Another indigenous thinker is Cugoano, an
ex-slave, one of four, arriving in England around
1770 from the English Caribbean, freed after a
decision to liberate runaway slaves in England. He
published a 'decolonial political treatise'. He
has a clear mastery of the English language. Again
he draws on Christianity and refers to excesses
and brutal exploitation of slavery, which he
compares with the dehumanisation of Castilian
colonies. Mignolo claims this indicates a
decolonial turn [although he uses Christian
terminology], because all imperial nations are
alike, there is no colonial difference. Human life
becomes disposable material, anticipating much
later critiques of, say, the Holocaust. This
genealogy is almost unknown. Another key thinker
was Cesaire [he of negritude?], who sees Hitler as
but a continuation. Indians and black people 'had
already known since the 16th century' that lives
were disposable, but this was part of blindness
for white people [really? They had not seen the
poor starving in the streets?]
[The wikipedia
article on Cuguoano has some useful
references to further comments and links to his
treatise]
There are correlations with the sensing body and
with body politics. The emphasis in European
philosophy has always been about what was thought
not from where one thinks, the assumption of
universality, the ability to put oneself in some
universal place, Athens perhaps. The European
perspective saw some kinds of inequality and
natural, while other kinds were moral or
political. Thus while Rousseau, for example
condemned slavery, he could not accept full
equality of African black people Cugoanao
offered a more radical critique of this tradition,
mentioning the likes of Hume, Smith and Pope,
criticising them in the name of Christian ethics,
in a way that marks 'delinking, an opening in the
field of political theory' (62) by arguing that
the fundamental natural right was to be free and
equal in relation to other human beings, without
the state being involved in the relation. This
could no longer maintain the inferiority of black
people [within the notions of legal and political
freedom].
Other key thinkers are Gandhi and Fanon. Again the
link is provided by the 'planetary space of
colonial/imperial expansion' (63) not the temporal
trajectory of European modernity running from
Greece to Western Europe and the USA. The
epistemic disobedience of the likes of Puma and
Cugoano took place on the horizon of monarchies
before the modern bourgeois state and the three
secular imperial ideologies, where theology was
still the Queen of knowledge. More modern
developments [were to be explored in the second
volume, to take in the more secular knowledges].

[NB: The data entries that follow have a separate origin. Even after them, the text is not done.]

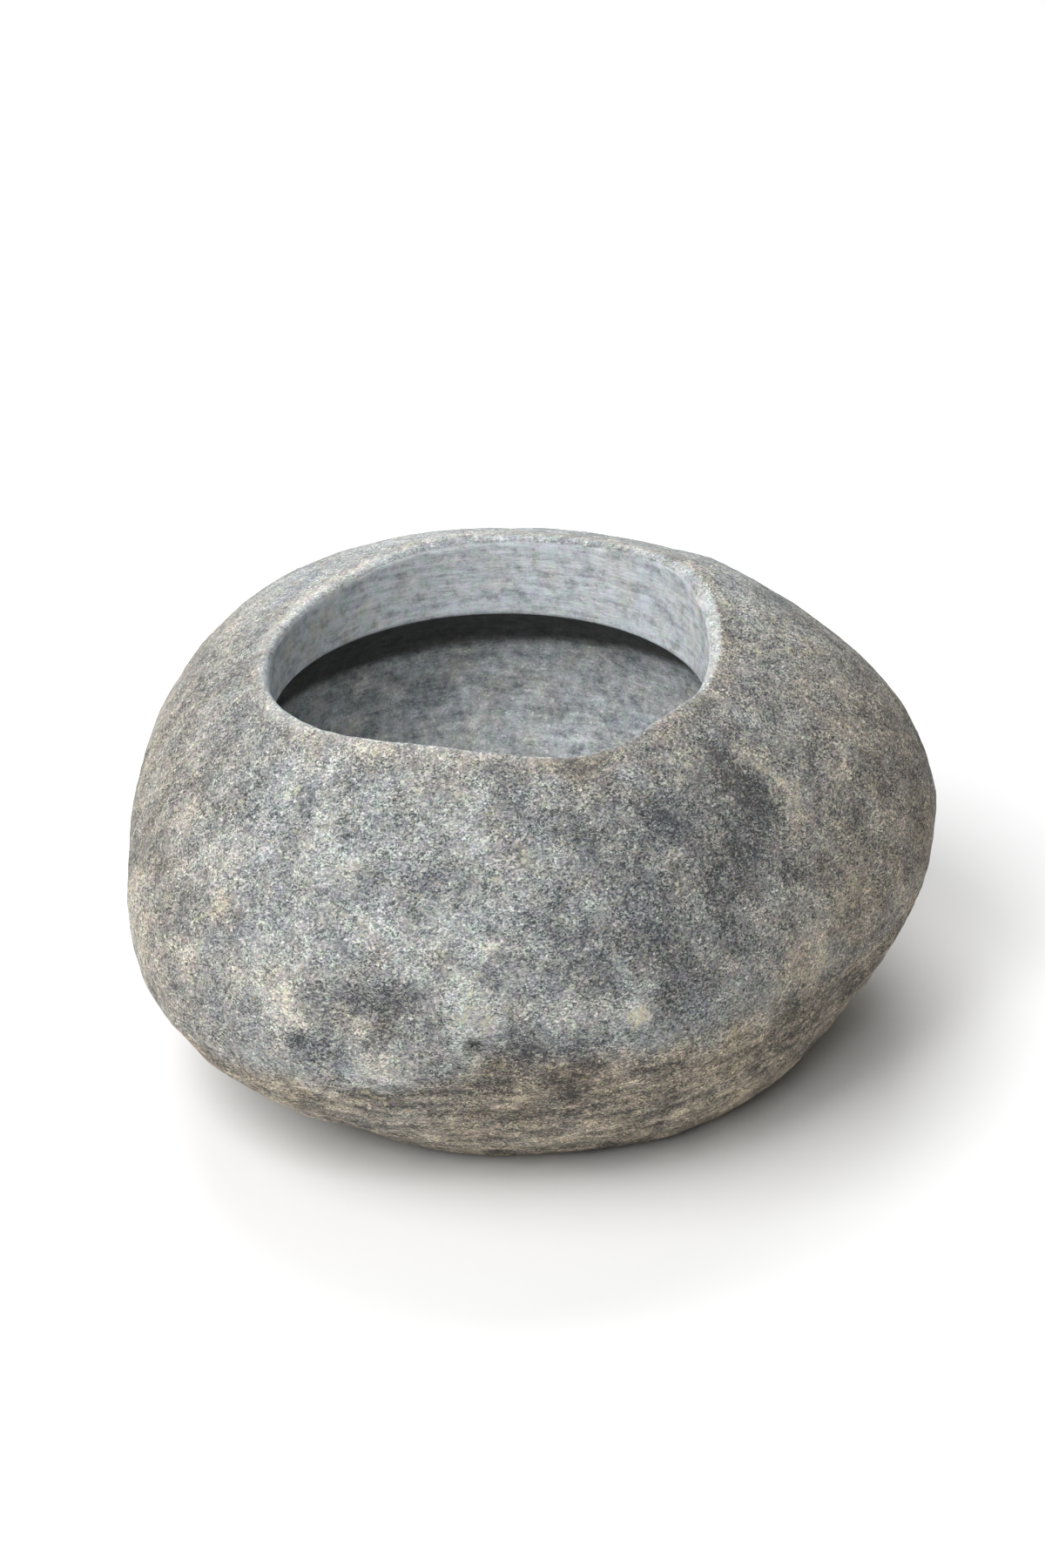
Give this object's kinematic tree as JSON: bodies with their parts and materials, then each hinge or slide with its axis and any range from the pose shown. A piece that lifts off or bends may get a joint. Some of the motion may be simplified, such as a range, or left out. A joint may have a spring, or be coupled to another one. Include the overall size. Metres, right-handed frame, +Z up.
{
  "type": "molcajete",
  "caption": "Mortar bowl hollowed out of one rounded river boulder, with a round off-centre mouth, a straight neck, a wider undercut chamber and a ground flat base.",
  "frame": {"origin": "on the flat base, straight below the centre of the mouth", "axes": "+Z up along the mouth's axis, +X towards the boulder's long nose, +Y towards its steep back"},
  "size_m": [0.1805, 0.169, 0.098],
  "materials": {
    "stone": "rough natural skin, honed inside the mouth"
  },
  "bodies": {
    "root": {"stone_bowl": "stone"}
  },
  "joints": []
}
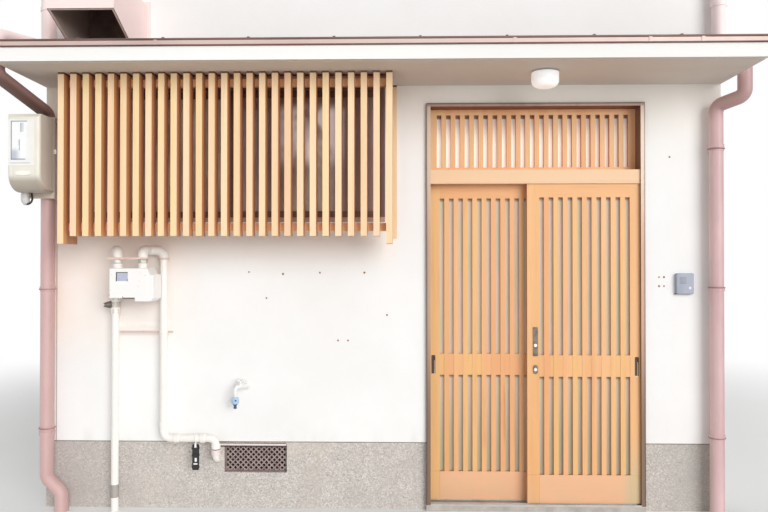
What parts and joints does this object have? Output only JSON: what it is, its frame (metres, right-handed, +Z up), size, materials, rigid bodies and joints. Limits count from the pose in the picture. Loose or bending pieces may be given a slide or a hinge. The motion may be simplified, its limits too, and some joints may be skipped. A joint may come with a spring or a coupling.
{
  "type": "machiya townhouse",
  "caption": "Two-storey row house: white street wall on a pebbled plinth, flat canopy, hanging slat lattice, latticed sliding doors, tiled gable roof",
  "frame": {"origin": "on the ground, at the middle of the overall width and depth", "axes": "+X to the right as seen from the street, +Y into the house, +Z up"},
  "size_m": [4.05, 6.81, 6.9775],
  "materials": {
    "white_plaster": "painted render",
    "pebble_plinth": "washed pebble render",
    "concrete": "trowelled concrete",
    "floor_wood": "planed boards",
    "canopy_board": "painted board",
    "brown_sheet": "coated sheet",
    "roof_wood": "stained boards",
    "roof_tile": "smoked clay tile",
    "mauve_plastic": "weathered plastic",
    "bronze_aluminium": "bronze anodised",
    "plain_aluminium": "mill finish",
    "brown_aluminium": "dark brown anodised",
    "cypress": "oiled cypress",
    "clear_glass": "float glass",
    "frosted_glass": "frosted glass",
    "cast_grille": "painted casting",
    "pale_enamel": "baked enamel",
    "opal_cover": "opal cover",
    "white_enamel": "enamel paint",
    "white_pipe": "coated steel",
    "tap_metal": "worn chrome",
    "grey_plastic": "moulded plastic",
    "board_plastic": "moulded board",
    "ivory_plastic": "moulded plastic",
    "dark_metal": "bronze lacquer"
  },
  "bodies": {
    "house": {"front_plinth": "pebble_plinth", "front_wall_low": "white_plaster", "front_wall_piers": "white_plaster", "front_wall_right": "white_plaster", "front_wall_over_door": "white_plaster", "upper_wall_bands": "white_plaster", "upper_wall_piers": "white_plaster", "back_wall_bands": "white_plaster", "back_wall_piers": "white_plaster", "party_wall_left": "white_plaster", "party_wall_right": "white_plaster", "ground_floor": "concrete", "upper_floor": "floor_wood", "canopy_slab": "canopy_board", "canopy_roofing": "brown_sheet", "roof_deck": "roof_wood", "roof_tiles": "roof_tile", "roof_ridge": "roof_tile", "gutters": "mauve_plastic", "downpipe_left": "mauve_plastic", "downpipe_right": "mauve_plastic", "door_frame": "bronze_aluminium", "transom_lattice": "cypress", "transom_bar": "cypress", "door_sill": "plain_aluminium", "window_frames": "brown_aluminium", "window_sashes": "brown_aluminium", "window_glass": "clear_glass", "lattice_slats": "cypress", "lattice_rails": "cypress", "lattice_end_boards": "cypress", "vent_grille": "cast_grille", "exhaust_hood": "pale_enamel", "ceiling_light": "opal_cover", "gas_meter": "white_enamel", "gas_pipes": "white_pipe", "water_tap": "tap_metal", "intercom": "grey_plastic", "meter_board": "board_plastic", "electric_meter": "ivory_plastic"},
    "left_leaf_body": {"left_leaf": "cypress", "left_leaf_glass": "frosted_glass"},
    "right_leaf_body": {"right_leaf": "cypress", "right_leaf_glass": "frosted_glass", "door_lock": "dark_metal"}
  },
  "joints": [
    {"name": "left_leaf_slide", "type": "slide", "parent": "house", "child": "left_leaf_body", "axis": [1, 0, 0], "range_m": [0, 0.56]},
    {"name": "right_leaf_slide", "type": "slide", "parent": "house", "child": "right_leaf_body", "axis": [-1, 0, 0], "range_m": [0, 0.56]}
  ]
}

Each knot in this genealogy should be
delinked and opened, 'reintroduced languages,
memories, economies, social organisations, and at
least double subjectivities… The colonial wound…
The degradation of humanity… The inferiority of
the pagans, the primitives, the underdeveloped,
the nondemocratic'. We need to revive decolonial
thinking to articulate these genealogies and
revive these others.
Notes on Mignolo, W. (2011). Geopolitics of
sensing and knowing: on (de)coloniality, border
thinking and epistemic disobedience. Postcolonial
Studies. 14 (3): 273 – 283. DOI:
10.1080/13688790.2011.613105
Dave Harris
Decoloniality arose with the Third World,
especially when the three world division was
collapsing. The impact was similar to the
introduction of the idea of biopolitics.
Coloniality moved to the centre of international
debates in the non-European world as well as in
what was Eastern Europe, while biopolitics moved
to centre stage in Western Europe and the USA.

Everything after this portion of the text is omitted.